COVID-19 vaccine, Cuba ready to produce 100 million doses of 'Soberana 02'.
In the global race for the COVID-19 vaccine, Cuba is, in its own way, a bit like the Atalanta F.C. of patient care: a small, irreverent nation that enjoys ‘spanking’ the big drug multinationals and is, therefore, sympathetic to everyone.
COVID-19, Cuba offers a silent lesson in pandemic management: Soberana 02 vaccine presented
The Caribbean island distinguished itself above all for the great care it took in managing the epidemic, which resulted in very few infections and even fewer deaths (19,000 infections and 180 deaths), for sending doctors and nurses halfway around the world (including Lombardy) and for producing some vaccines independently.

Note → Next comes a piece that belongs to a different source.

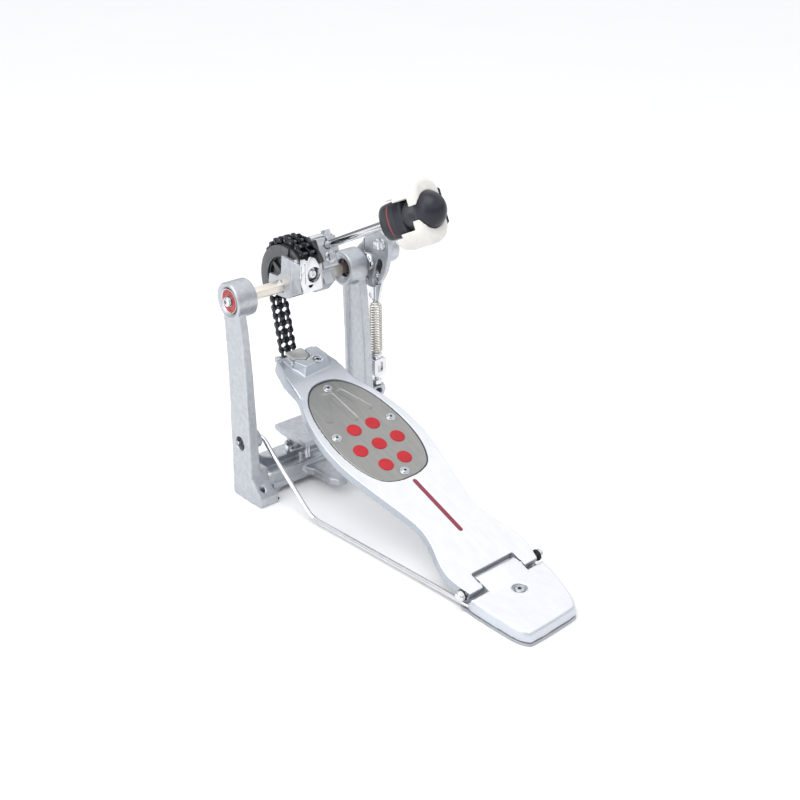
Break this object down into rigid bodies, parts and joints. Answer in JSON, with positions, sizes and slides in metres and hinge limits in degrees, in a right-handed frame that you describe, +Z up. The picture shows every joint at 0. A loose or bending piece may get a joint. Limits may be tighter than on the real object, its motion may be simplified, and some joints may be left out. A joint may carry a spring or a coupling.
{
  "type": "bass drum pedal",
  "caption": "Single bass drum pedal: hinged footboard drives a cam by a duplex chain, turning an axle with a felt beater, a return spring and a hoop clamp.",
  "frame": {"origin": "on the base's underside, directly below the middle of the axle", "axes": "+X along the axle towards the spring side, +Y towards the drum, +Z up"},
  "size_m": [0.1658, 0.374, 0.308],
  "materials": {
    "cast_alloy": "satin",
    "board_alloy": "satin",
    "tread_plate": "brushed",
    "pale_gold_alloy": "satin",
    "axle_steel": "satin",
    "bearing_seal": "matte",
    "cam_plastic": "matte",
    "black_chain": "gloss",
    "beater_plastic": "satin",
    "white_felt": "felted",
    "spring_wire": "bright",
    "red_dot": "matte",
    "black_rubber": "matte",
    "heel_base_steel": "matte",
    "bright_chrome": "polished"
  },
  "bodies": {
    "frame": {"base_frame": "cast_alloy", "left_post": "cast_alloy", "right_post": "cast_alloy", "left_bearing": "bearing_seal", "right_bearing": "bearing_seal", "left_foot_rubber": "black_rubber", "right_foot_rubber": "black_rubber", "left_wire": "bright_chrome", "right_wire": "bright_chrome", "heel_plate": "board_alloy", "heel_base": "heel_base_steel", "heel_screw": "bright_chrome", "hinge_pin": "bright_chrome", "jaw_pin": "bright_chrome", "spring_anchor": "cast_alloy", "spring_adjuster": "bright_chrome", "return_spring": "spring_wire"},
    "axle_group": {"axle": "axle_steel", "axle_bolt": "bright_chrome", "axle_nut": "bright_chrome", "cam": "cam_plastic", "cam_hub": "cast_alloy", "chain_on_cam": "black_chain", "chain_clamp": "bright_chrome", "chain_clamp_bolt": "bright_chrome", "beater_holder": "cast_alloy", "holder_key_1": "bright_chrome", "holder_key_2": "bright_chrome", "spring_rocker": "cast_alloy", "rocker_bolt": "bright_chrome"},
    "footboard": {"footboard": "board_alloy", "oval_plate": "tread_plate", "toe_clamp": "pale_gold_alloy", "toe_screw": "bright_chrome", "plate_screw_1": "bright_chrome", "plate_screw_2": "bright_chrome", "plate_screw_3": "bright_chrome", "plate_screw_4": "bright_chrome", "grip_dot_1": "red_dot", "grip_dot_2": "red_dot", "grip_dot_3": "red_dot", "grip_dot_4": "red_dot", "grip_dot_5": "red_dot", "grip_dot_6": "red_dot", "grip_dot_7": "red_dot"},
    "chain_hang": {"chain_straight": "black_chain"},
    "link_1": {"chain_link_1": "black_chain"},
    "link_2": {"chain_link_2": "black_chain"},
    "link_3": {"chain_link_3": "black_chain"},
    "link_4": {"chain_link_4": "black_chain"},
    "beater_rod": {"beater_shaft": "bright_chrome"},
    "beater_head": {"beater_core": "beater_plastic", "felt_front": "white_felt", "felt_back": "white_felt"},
    "hook": {"spring_hook": "bright_chrome"},
    "jaw": {"hoop_jaw": "cast_alloy"},
    "clamp_screw": {"hoop_screw": "bright_chrome"},
    "nut": {"adjuster_nut": "bright_chrome"}
  },
  "joints": [
    {"name": "footboard_hinge", "type": "hinge", "parent": "frame", "child": "footboard", "pos_m": [0, -0.2619, 0.0134], "axis": [1, 0, 0], "range_deg": [-7.6, 0], "stiffness_Nm_per_rad": 2.5, "springref_deg": 25.78},
    {"name": "axle_turn", "type": "hinge", "parent": "frame", "child": "axle_group", "pos_m": [0, 0, 0.19], "axis": [1, 0, 0], "range_deg": [-58.4, 0]},
    {"name": "chain_toe", "type": "hinge", "parent": "footboard", "child": "chain_hang", "pos_m": [0, 0.01541, 0.11258], "axis": [1, 0, 0], "range_deg": [0, 13.4]},
    {"name": "link_bend_1", "type": "hinge", "parent": "axle_group", "child": "link_1", "pos_m": [0, 0.02292, 0.2204], "axis": [1, 0, 0], "range_deg": [0, 14.4]},
    {"name": "link_bend_2", "type": "hinge", "parent": "link_1", "child": "link_2", "pos_m": [0, 0.02783, 0.21408], "axis": [1, 0, 0], "range_deg": [0, 14.4]},
    {"name": "link_bend_3", "type": "hinge", "parent": "link_2", "child": "link_3", "pos_m": [0, 0.03105, 0.20676], "axis": [1, 0, 0], "range_deg": [0, 14.4]},
    {"name": "link_bend_4", "type": "hinge", "parent": "link_3", "child": "link_4", "pos_m": [0, 0.03237, 0.19887], "axis": [1, 0, 0], "range_deg": [0, 14.4]},
    {"name": "hook_lift", "type": "slide", "parent": "frame", "child": "hook", "axis": [0, 0, 1], "range_m": [0, 0.019], "deforming": ["return_spring"]},
    {"name": "beater_height", "type": "slide", "parent": "axle_group", "child": "beater_rod", "axis": [0, -0.9033, 0.4289], "range_m": [-0.03, 0.012]},
    {"name": "beater_turn", "type": "hinge", "parent": "beater_rod", "child": "beater_head", "pos_m": [0.027, 0.00987, 0.21078], "axis": [0, -0.9033, 0.4289], "continuous": true},
    {"name": "jaw_hinge", "type": "hinge", "parent": "frame", "child": "jaw", "pos_m": [0, 0.002, 0.0275], "axis": [1, 0, 0], "range_deg": [-20, 8]},
    {"name": "clamp_screw_turn", "type": "hinge", "parent": "jaw", "child": "clamp_screw", "pos_m": [0, -0.007, 0.0285], "axis": [0, 0, 1], "continuous": true},
    {"name": "adjuster_nut_turn", "type": "hinge", "parent": "frame", "child": "nut", "pos_m": [0.084, -0.01, 0.0706], "axis": [0, 0, 1], "continuous": true}
  ],
  "couplings": [
    {"joint": "axle_turn", "follows": "footboard_hinge", "ratio": 7.67},
    {"joint": "chain_toe", "follows": "footboard_hinge", "ratio": -1.745},
    {"joint": "link_bend_1", "follows": "footboard_hinge", "ratio": -1.8687},
    {"joint": "link_bend_2", "follows": "footboard_hinge", "ratio": -1.8687},
    {"joint": "link_bend_3", "follows": "footboard_hinge", "ratio": -1.8687},
    {"joint": "link_bend_4", "follows": "footboard_hinge", "ratio": -1.8687},
    {"joint": "hook_lift", "follows": "footboard_hinge", "m_per_rad": -0.1417}
  ]
}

Soberana 02 is one of them, and will soon be distributed: the vaccine will be free of charge and the strategy behind its marketing will be aimed at “creating health”, while the economic goal “will not be a priority”.
Cuba intends to produce at least 100 million doses this year of one of the vaccines against Covid-19 currently being tested on the island, called Soberana 02, according to the Instituto Finlay de vacunas, the lead agency of the project.

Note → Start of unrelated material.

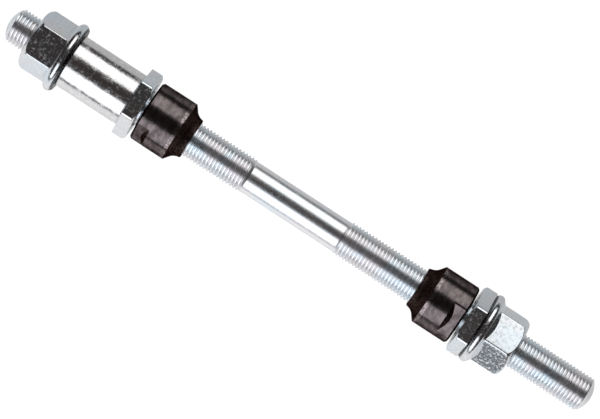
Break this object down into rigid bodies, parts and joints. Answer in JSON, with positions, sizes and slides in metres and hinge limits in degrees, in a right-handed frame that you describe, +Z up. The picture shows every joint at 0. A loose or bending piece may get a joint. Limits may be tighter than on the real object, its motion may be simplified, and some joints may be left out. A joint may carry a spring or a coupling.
{
  "type": "rear hub axle",
  "caption": "Threaded bicycle rear hub axle with bearing cones, locknuts, a spacer sleeve and flanged wheel nuts.",
  "frame": {"origin": "middle of the axle's length, on its centre line", "axes": "+X along the axle to the far, non-drive end; +Z up; the freewheel side is at -X"},
  "size_m": [0.175, 0.0194, 0.0194],
  "materials": {
    "zinc_plate": "bright zinc plate on cold-formed steel, faintly blue",
    "turned_zinc": "turned steel tube with fine brush lines under clear zinc plate",
    "black_steel": "hardened bearing steel, satin brown-black, with a ground race"
  },
  "bodies": {
    "axle_set": {"axle": "zinc_plate", "spacer": "turned_zinc", "drive_locknut": "zinc_plate", "drive_cone": "black_steel", "far_cone": "black_steel", "far_locknut": "zinc_plate"},
    "drive_nut": {"drive_wheel_nut": "zinc_plate"},
    "far_nut": {"far_wheel_nut": "zinc_plate"}
  },
  "joints": [
    {"name": "drive_nut_travel", "type": "slide", "parent": "axle_set", "child": "drive_nut", "axis": [-1, 0, 0], "range_m": [0, 0.0183]},
    {"name": "far_nut_travel", "type": "slide", "parent": "axle_set", "child": "far_nut", "axis": [1, 0, 0], "range_m": [0, 0.034]}
  ]
}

Soberana 02, statements by Vicente Verez
During a press conference with foreign newspapers, the director of the institute, Vicente Verez, said that the main objective is to guarantee the necessary coverage for the whole of Cuba and to be able to export the product to countries that request it.
He said that some countries, such as ‘Vietnam, Iran and Venezuela’, and others with which there are cooperation agreements, ‘such as Pakistan and India’, have already shown ‘interest in acquiring the drug’.

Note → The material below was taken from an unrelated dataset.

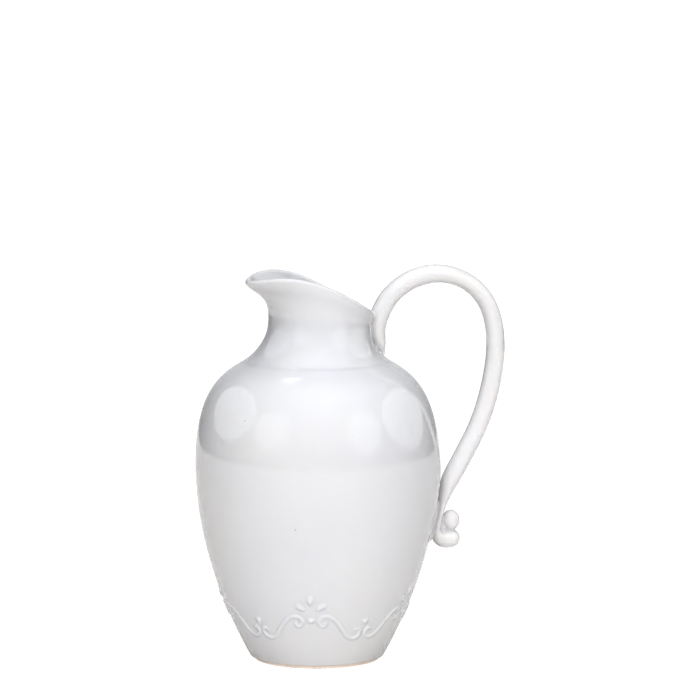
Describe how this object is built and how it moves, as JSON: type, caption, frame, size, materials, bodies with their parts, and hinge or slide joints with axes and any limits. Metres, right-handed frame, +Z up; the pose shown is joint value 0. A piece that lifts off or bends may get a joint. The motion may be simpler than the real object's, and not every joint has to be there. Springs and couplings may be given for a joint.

Soberana 02, the first drug to be produced on the island, is currently in ‘phase two’ of the clinical trial and has been administered to around 900 patients.
Given the initial results, described as ‘promising’, the Grupo Empresarial de Industrias Biotecnologica y Farmaucetica President, Eduardo Martinez, predicted that the distribution of first doses of the vaccine could start in March.
The director of the Instituto Finley stressed that the vaccine will be free of charge and that the strategy behind its commercialisation will be aimed at ‘creating health’, while the economic goal ‘will not be a priority’.
At the moment, Cuba is also contributing to the fight against the spread of Covid-19, with 38 ‘international health brigades’, active in 26 countries.